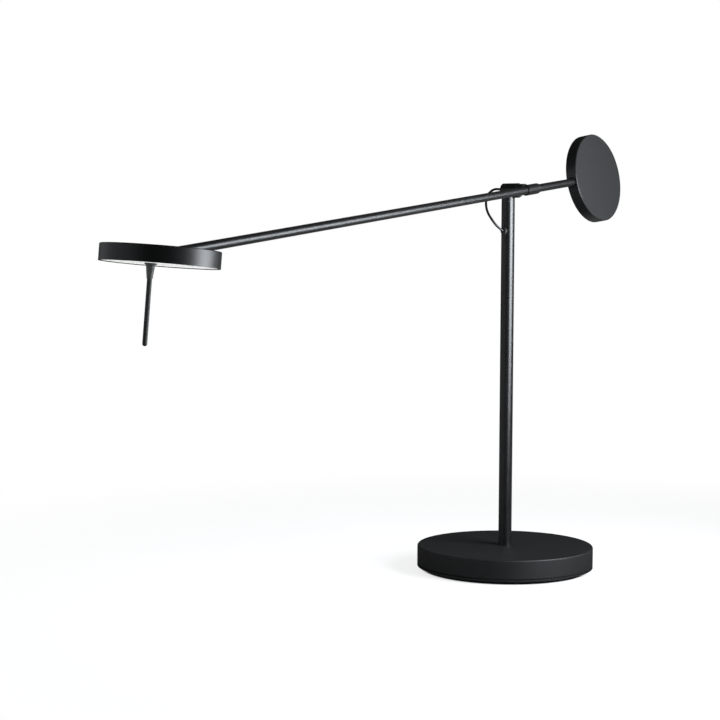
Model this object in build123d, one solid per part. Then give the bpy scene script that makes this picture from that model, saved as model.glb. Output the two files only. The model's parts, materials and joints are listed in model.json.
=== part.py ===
from build123d import *
import math
import os

# Counterweight balance desk lamp, in millimetres. The origin is the centre of the
# base's underside, +Z is up, the lamp head reaches toward -X and the counterweight
# toward +X. The arm runs beside the stem, on its -Y side.

# ---- driving sizes ---------------------------------------------------------------

fit_gap = 0.05          # radial clearance of a running fit
face_gap = 0.05         # axial clearance between faces that turn on each other
over = 1.0              # how far a cut runs past the face that it opens

# heavy round base
base_d = 200.0
base_h = 27.7           # top of the cover above the desk
base_edge = 1.6         # rounding of the cover's top edge
cover_wall = 3.0
cover_top = 3.0
cover_lift = 4.0        # cover's lower edge above the desk, the shadow gap
pad_t = 2.5
pad_inset = 7.0
plate_t = 2.0
plate_gap = 0.4         # plate to the inside of the cover
weight_t = 16.0
weight_gap = 1.0        # cast weight to the inside of the cover
weight_boss_d = 44.0
plate_screw_d = 4.0
plate_screw_count = 4
plate_screw_circle = 160.0
plate_screw_len = 12.0

# driver board and power inlet, on the side away from the head
pocket_len, pocket_width, pocket_depth = 58.0, 36.0, 12.0
pocket_rim = 18.0       # cast metal left between the pocket and the weight's rim
board_len, board_width, board_t = 50.0, 28.0, 1.6
post_h = 3.0            # posts that hold the board off the pocket's roof
board_screw_d = 2.5
channel_w = 8.0
inlet_z = 12.5
inlet_room = 1.0        # space kept round the inlet's nut
inlet_barrel_d = 10.0
inlet_flange_d = 13.0
inlet_flange_t = 1.4
inlet_len = 15.0        # from the cover's outside inward
inlet_bore_d = 5.7
inlet_bore_depth = 10.0
inlet_nut_d, inlet_nut_t = 15.0, 2.0

# stem
stem_d = 15.0
stem_wall = 1.5
stem_top = 418.3
foot_washer_d, foot_washer_t = 17.4, 0.8
foot_plug_len = 14.0
stud_d = 10.0
stud_bore_d = 5.0
stud_proud = 0.3        # stud's end below its nut
nut_flats, stem_nut_t = 17.0, 3.2
lock_washer_d, lock_washer_t = 18.0, 1.8
nut_pocket_d = 28.0
nut_pocket_depth = 10.0
grommet_below = 33.0    # grommet's axis below the stem's top
grommet_azimuth = 172.0
grommet_flange_d, grommet_neck_d = 8.0, 5.6
grommet_proud = 1.1
grommet_lip = 0.8       # how far the grommet's neck shows inside the tube
cable_d = 2.7

# swivel at the stem's top
bush_flange_t = 0.6
bush_inset = 0.2        # bush's flange inside the tube's outline, the seam's shadow
bush_len = 24.0
sleeve_h = 5.2          # turning sleeve, of the stem's diameter, below the barrel
spigot_d = 9.0
spigot_len = 22.0
groove_below = 10.0     # retaining groove below the bush's flange
groove_d, groove_w = 7.4, 3.4
grub_d = 3.0
grub_clear = 0.25       # screw's point short of the groove's floor
grub_sunk = 0.3         # screw's face below the stem's surface
grub_azimuth = -54.0

# tilt pivot, on an axis along Y
pivot_above = 12.6      # tilt axis above the stem's top
barrel_d = 16.4
barrel_near, barrel_far = -14.2, 6.5
barrel_edge = 0.4
axle_d, axle_bore_d = 8.0, 4.4
bush_wall = 1.0
bush_flange_d, bush_flange = 14.0, 0.8
bush_reach = 6.0
barrel_pocket_d, barrel_pocket_depth = 13.2, 7.0
cap_t = 1.8
gland_d, gland_flange_d, gland_proud = 4.4, 6.4, 1.1
spring_d, spring_t = 12.0, 0.8
axle_nut_flats, axle_nut_t = 10.0, 2.2
washer_t = 0.8

# arm, rising from the head to the counterweight
arm_rise = 6.62         # degrees
arm_offset = 23.1       # arm's axis beside the stem's axis
arm_d = 9.0
arm_wall = 1.5
head_reach = 602.0      # tilt axis to the head's hinge
hub_d = 14.8
hub_front = 1.1         # hub's outer face, inside of the arm's axis
hub_under = 4.9         # flat under the hub, below the arm's axis
collar_d, collar_start, collar_end = 12.0, -1.4, 26.0
collar_chamfer, collar_taper = 1.4, 3.0
tube_joint = 12.0       # where the front tube meets the rear rod
lead_d = 2.0
lead_room = 0.2         # space round a lead in its bore

# counterweight, screwed up on the rear rod
weight_reach = 156.3    # tilt axis to the disc's centre
weight_d = 103.5
weight_disc_t = 14.1
weight_edge = 0.8
weight_roll = -8.95     # degrees about the arm
rod_short = 6.3         # rod's end short of the disc's centre
bore_beyond = 1.0       # disc's bore beyond the rod's end
sleeve_wall = 0.6
sleeve_recess = 3.0
mouth_d, mouth_depth = 11.6, 2.2
weight_grub_d, weight_grub_at = 4.0, -30.0

# lamp head, hinged at its centre in a slot of its top
head_fall = 5.0         # degrees that the disc falls toward the stem
head_roll = 1.4         # degrees that the arm's tip leans outwards about the arm
head_d = 104.0
head_above, head_below = 6.1, 8.7   # top and underside from the hinge axis
head_edge = 0.8
shell_wall = 2.0
shell_top = 3.5
slot_w = 10.6
slot_floor = 4.6        # below the hinge axis
slot_floor_t = 1.0
slot_wall = 2.2
slot_back = 5.2         # slot's end beyond the hinge axis
tongue_w = 7.0
eye_d = 8.6
head_washer_d = 8.0
head_pin_d, head_pin_bore = 4.0, 1.8
tip_shoulder = 10.0     # hinge axis to the arm's full diameter
tip_collar = 6.0
tip_plug = 14.0
diffuser_inset = 0.7    # diffuser's face above the shell's lower rim
diffuser_t = 0.9
guide_t = 1.2
reflector_t = 0.3
diffuser_lip = 1.05     # shell's lip round the diffuser
guide_gap = 2.2         # light guide's edge to the wall, for the strip
strip_t = 0.5
strip_h = 4.0
led_count = 36
led_size = (2.8, 1.1, 1.0)

# handle under the head
handle_at = -11.2       # from the disc's centre, away from the arm
handle_boss_d = 8.0
stud_thread_d = 3.0
stud_short = 1.0        # stud's end below the hinge axis
flange_d, flange_t = 10.4, 1.5
cone_top_d, cone_low_d, cone_h = 8.0, 5.0, 12.0
stick_d = 4.3
stick_len = 56.9

# ---- sizes that follow -----------------------------------------------------------

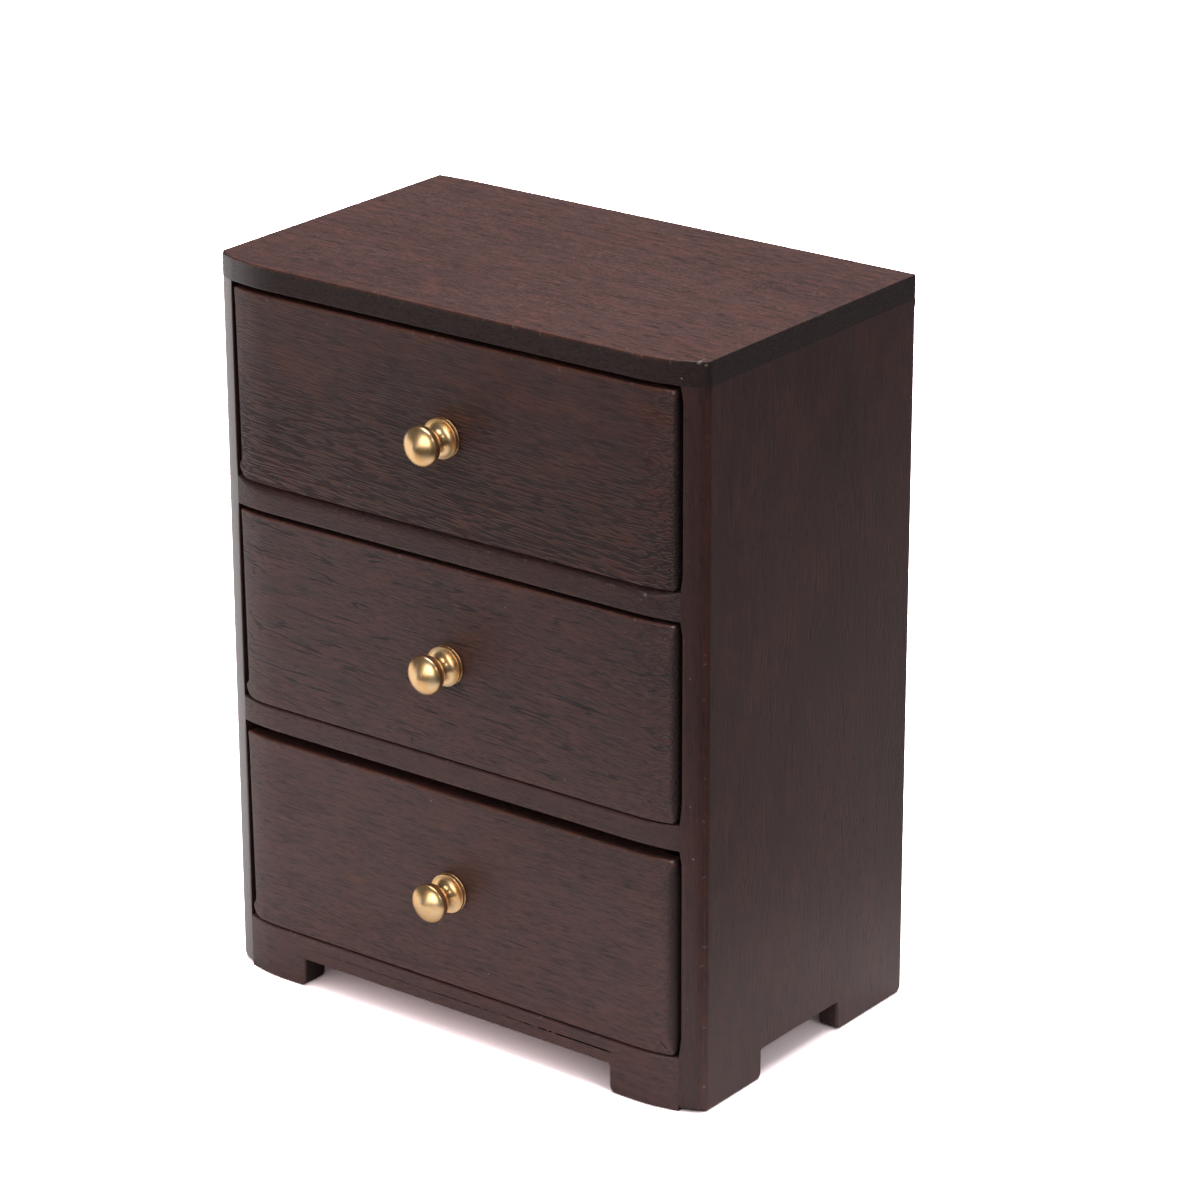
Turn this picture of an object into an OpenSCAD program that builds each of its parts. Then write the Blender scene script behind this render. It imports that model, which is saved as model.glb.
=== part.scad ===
// Small three-drawer chest for a desk top: dark-stained wood, bowed front, turned brass knobs.
// Millimetres, +Z up, front towards -Y. The origin is at table level, in the centre of the
// footprint with the knobs included.

/* [Case] */
// Width over the side panels
case_w = 155; // [130:1:200]
// Depth from the flat middle of the front to the back
case_d = 94; // [85:1:130]
// Thickness of the top board
top_t = 6.5; // [5:0.5:10]
// Thickness of the side panels
side_t = 6; // [5:0.5:8]
// Thickness of the lower divider
lower_divider_t = 6.8; // [6:0.1:10]
// Thickness of the upper divider
upper_divider_t = 7.5; // [6:0.1:10]
// Thickness of the bottom board, and of the base rail above its cut-out
base_t = 7; // [6:0.5:10]
// Front to back thickness of the base rail
rail_t = 8; // [8:0.5:10]
// Thickness of the back panel
back_t = 4; // [3:0.5:5]

/* [Bowed front] */
// How far the front sweeps back at each end
bow_d = 5; // [2:0.5:6]
// Length of the swept part at each end
bow_l = 18; // [12:1:30]

/* [Feet] */
// Height of the feet
foot_h = 8; // [5:0.5:15]
// Width of each front foot, side panel included
front_foot_w = 26.5; // [15:0.5:40]
// Length of each foot along the side, from the flat of the front or from the back
side_foot_l = 30; // [20:1:35]
// Radius of the rounded toes
toe_r = 2; // [1:0.5:3]

/* [Drawers] */
// Height of the bottom opening
bottom_opening_h = 57; // [45:0.5:70]
// Height of the middle opening
middle_opening_h = 54.2; // [45:0.1:70]
// Height of the top opening
top_opening_h = 53; // [45:0.5:70]
// Gap over the bottom drawer
bottom_gap = 2.7; // [1:0.1:3]
// Gap over the middle drawer
middle_gap = 1.1; // [1:0.1:3]
// Gap over the top drawer
top_gap = 1.2; // [1:0.1:3]
// Running clearance under each drawer
under_gap = 0.3; // [0.2:0.1:0.6]
// Clearance on each side of a drawer
side_gap = 1; // [0.5:0.1:2]
// Clearance behind a drawer
rear_gap = 2; // [1:0.5:5]
// Thickness of a drawer front
front_t = 9; // [8:0.5:12]
// Thickness of the drawer sides and backs
wall_t = 5; // [4:0.5:6]
// Thickness of the drawer bottoms
floor_t = 3; // [2.5:0.5:4]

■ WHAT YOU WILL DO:
Beginning at the first line of the records, give again each line exactly as written, ending with the line that contains "that it opens".

■ EXPECTED ANSWER:
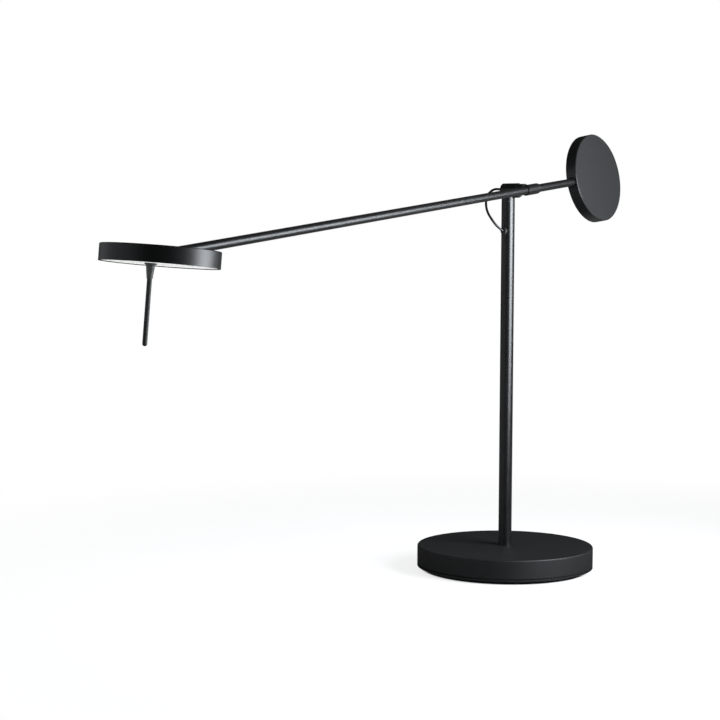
Model this object in build123d, one solid per part. Then give the bpy scene script that makes this picture from that model, saved as model.glb. Output the two files only. The model's parts, materials and joints are listed in model.json.
=== part.py ===
from build123d import *
import math
import os

# Counterweight balance desk lamp, in millimetres. The origin is the centre of the
# base's underside, +Z is up, the lamp head reaches toward -X and the counterweight
# toward +X. The arm runs beside the stem, on its -Y side.

# ---- driving sizes ---------------------------------------------------------------

fit_gap = 0.05          # radial clearance of a running fit
face_gap = 0.05         # axial clearance between faces that turn on each other
over = 1.0              # how far a cut runs past the face that it opens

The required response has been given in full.